Although Plaintiff asserts that he is not attempting to test the legality of his detention in this District (ECF No. 1 at p. 14), his claims are clearly an impermissible attempt to collaterally attack his court martial and resulting confinement. As previously determined in the Eastern District of Texas action (C. A. No. 22-cv-040-JRG), his current action is clearly another abuse of writ.
Standard of Review
Section 1915 of Title 28 requires a federal court to dismiss an action brought thereunder if the court determines that the action is frivolous, fails to state a claim or seeks damages from a defendant with immunity. 28 U.S.C. § 1915(e)(2)(B). The standard for dismissal of an action filed in forma pauperis is identical to the standard for dismissal on a motion to dismiss brought under Fed.R.Civ.P. 12(b)(6). See Fridman v. City of N.Y., 195 F.Supp.2d 534, 538 (S.D.N.Y. 2002). In other words, the court “should not grant the motion unless it appears to a certainty that the plaintiff would be unable to recover under any set of facts.” Roma Constr. Co. v. aRusso, 96 F.3d 566, 569 (1st Cir. 1996). Section 1915 also requires dismissal if the court is satisfied that the action is “frivolous.” 28 U.S.C. § 1915(e)(2)(B)(i). A claim “is frivolous where it lacks an arguable basis either in law or in fact.” Neitzke v. Williams, 490 U.S. 319, 325 (1989).
Discussion
This Court is recommending that Plaintiff's Complaint be summarily dismissed pursuant to 28 U.S.C. § 1915(e)(2). In making this recommendation, this Court has taken all of the allegations in Plaintiff's Complaint as true and has drawn all reasonable inferences in his favor. Estelle v. Gamble, 429 U.S. 97 (1976). In addition, this Court has liberally reviewed Plaintiff's allegations and legal claims since they have been put forth by a pro se litigant. See Haines v. Kerner, 404 U.S. 519, 520-521 (1972). However, even applying these liberal standards of review to Plaintiff's Complaint, dismissal is required because even when afforded a liberal construction, the Complaint fails to state a claim and is frivolous. Accordingly, I recommend Plaintiff's Complaint be DISMISSED for the following reasons.

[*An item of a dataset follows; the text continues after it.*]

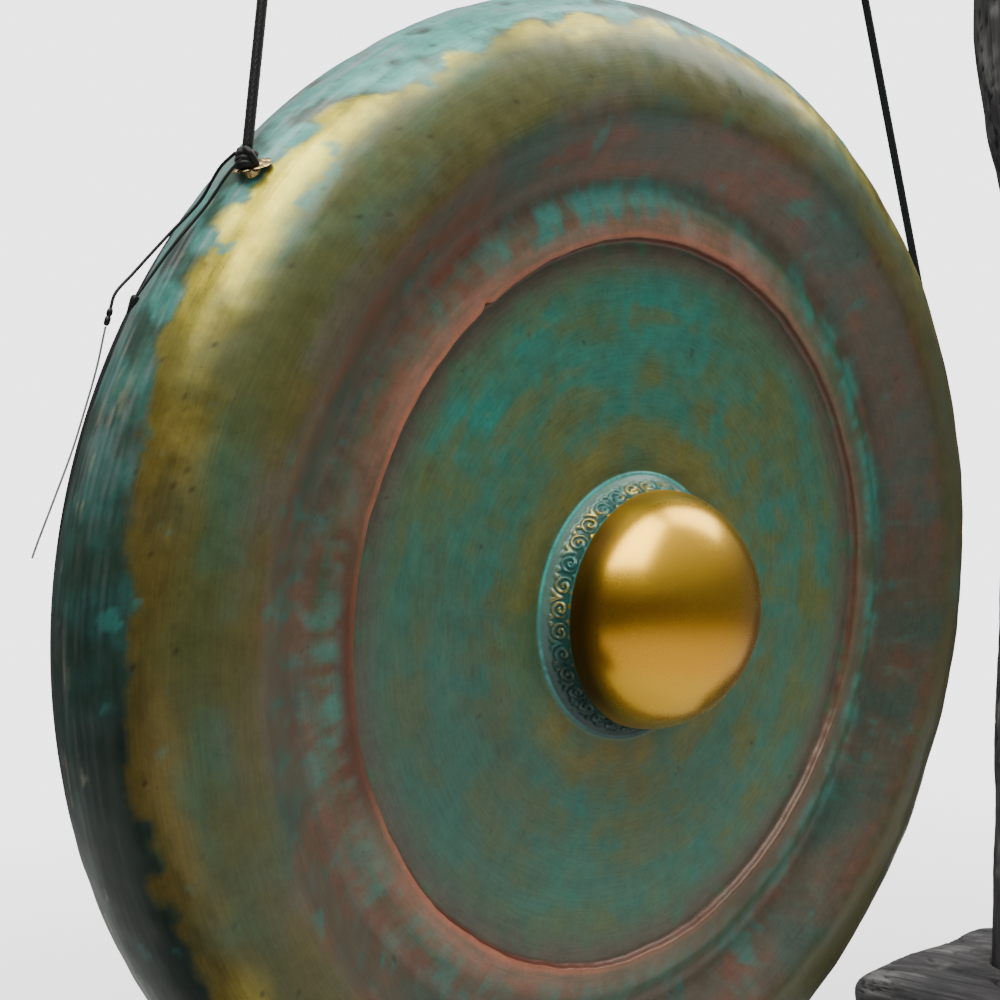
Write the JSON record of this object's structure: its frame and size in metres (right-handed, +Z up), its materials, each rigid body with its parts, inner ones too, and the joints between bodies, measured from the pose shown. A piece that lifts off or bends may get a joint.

Plaintiff has sued two Generals of the United States Air Force in their official capacities. Because he seeks to bring claims against these officers for actions they undertook in their official capacities, the doctrine of sovereign immunity is implicated. “It is beyond cavil that, as the sovereign, the United States is immune from suit without its consent.” Muirhead v. Mecham, 427 F.3d 14, 17 (1st Cir. 2005). Plaintiff has not alleged a statutory waiver of sovereign immunity or a basis for concluding that the United States has consented to be sued in this action, thus Plaintiff's claims are barred by sovereign immunity, and this Court lacks subject matter jurisdiction to entertain this suit. See United States v. Mitchell, 445 U.S. 535, 538 (1980). In the absence of subject matter jurisdiction, his Complaint must be dismissed.
Plaintiff's Complaint also fails to contain any allegations as to why this District is the proper venue or location to pursue these claims. Even if the Court did have jurisdiction, as Plaintiff alleges, venue would not be proper in this District. Under 28 U.S.C. § 1391(b), a case must be brought in the District where (1) the defendant resides; (2) a substantial part of the events or omissions giving rise to the claim occurred; or (3) the defendant is subject to personal jurisdiction if there is no District where the case can otherwise be brought. Here, this case has no connection to Rhode Island, and Plaintiff has not alleged any events related to his claims took place in this District. Finally, he has not alleged, and it does not reasonably appear from Plaintiff's Complaint and the nature of the Defendants sued, that either of them has sufficient contacts to this District to support personal jurisdiction. Accordingly, the Complaint must be dismissed for the additional reason that venue is improper. Due to the insufficiencies identified, I conclude that Plaintiff's Complaint is frivolous and recommend that it be DISMISSED as to all Defendants.
Conclusion
For the reasons stated, Plaintiff's Application to Proceed Without Prepayment of Fees (ECF No. 2) is DENIED without prejudice. Further, pursuant to 28 U.S.C. §§ 1915(e)(2)(B)(i) and (ii), I further recommend that Plaintiff's Complaint (ECF No. 1) be DISMISSED.
Any objection to this Report and Recommendation must be specific and must be filed with the Clerk of the Court within fourteen days of its receipt. See Fed.R.Civ.P. 72(b); LR Cv 72. Failure to file specific objections in a timely manner constitutes waiver of the right to review by the District Court and the right to appeal the District Court's decision. See United States v. Valencia-Copete, 792 F.2d 4, 6 (1st Cir. 1986); Park Motor Mart, Inc. v. Ford Motor Co., 616 F.2d 603, 605 (1st Cir. 1980).